Brandman’s CBE program, for example, uses an all-you-can-learn subscription model: Students pay $2,700 every six months for everything, including content. “It’s an entirely different business model,” said Brahm. “Students can move as quickly as they like. The faster they move, the lower the cost for their degree. The typical student information system can’t handle that.”

To tackle the problem, Brandman worked with a software company called N2N Services to develop middleware for its Banner SIS. The middleware also allows the school to generate dual transcripts, based either on the old credit-hour model or the new CBE approach. While development work is not complete, Brahm hopes to make it available to other schools in the future.

Dunagan also makes note of the need for financial systems to adapt to alternative pathways, as “many of them are struggling to fit into the existing regulatory and financial aid systems.”

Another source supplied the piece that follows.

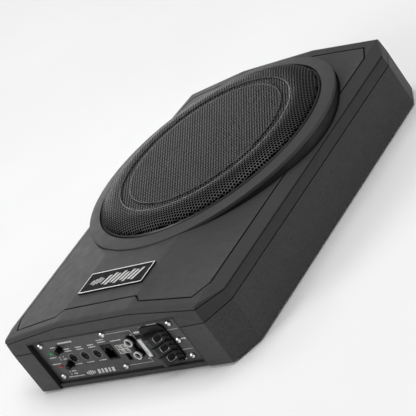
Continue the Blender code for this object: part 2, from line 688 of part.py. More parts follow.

“Accreditors have focused on making sure that higher education institutions follow established processes and procedures, which means that institutions are rewarded for being similar rather than different,” she argues. “Federal financial aid dollars for traditional programs that focus on credit hours and in-person learning have been limited, although this is starting to change.

She writes that the market is beginning to solve the financial issues posed by non-traditional pathways that may not be accessible to financial aid; for example, many coding bootcamps have preferred “financing partners”: external, private lenders that provide loans to students.


5.A degree should be an option.

According to Mary Alice McCarthy, senior policy analyst of the education policy program at New America, many alternative education pathways all too often don’t include the option of leading to four-year degrees.

In other words, there are now too many on-ramps to higher education that lead to dead-ends.

“The majority of the [pathways] lead to entry-level jobs that will be hard for students to advance beyond without further education and training,” she writes. “Forcing students to choose between programs that will either help them pick up valuable skills in the short-term or lead to valuable credentials in the long-term does not make sense. But our higher education system is surprisingly unfriendly to efforts to connect academic and vocational pathways below the bachelor’s degree.  This resistance to creating more pathways to the BA is one of the least appreciated factors driving our stubbornly low degree attainment rates…”

She concludes that students have already figured out they need a combination of practical skills and general knowledge, “and that one does not come at the expense of the other. Now we need our higher education policies to catch up.”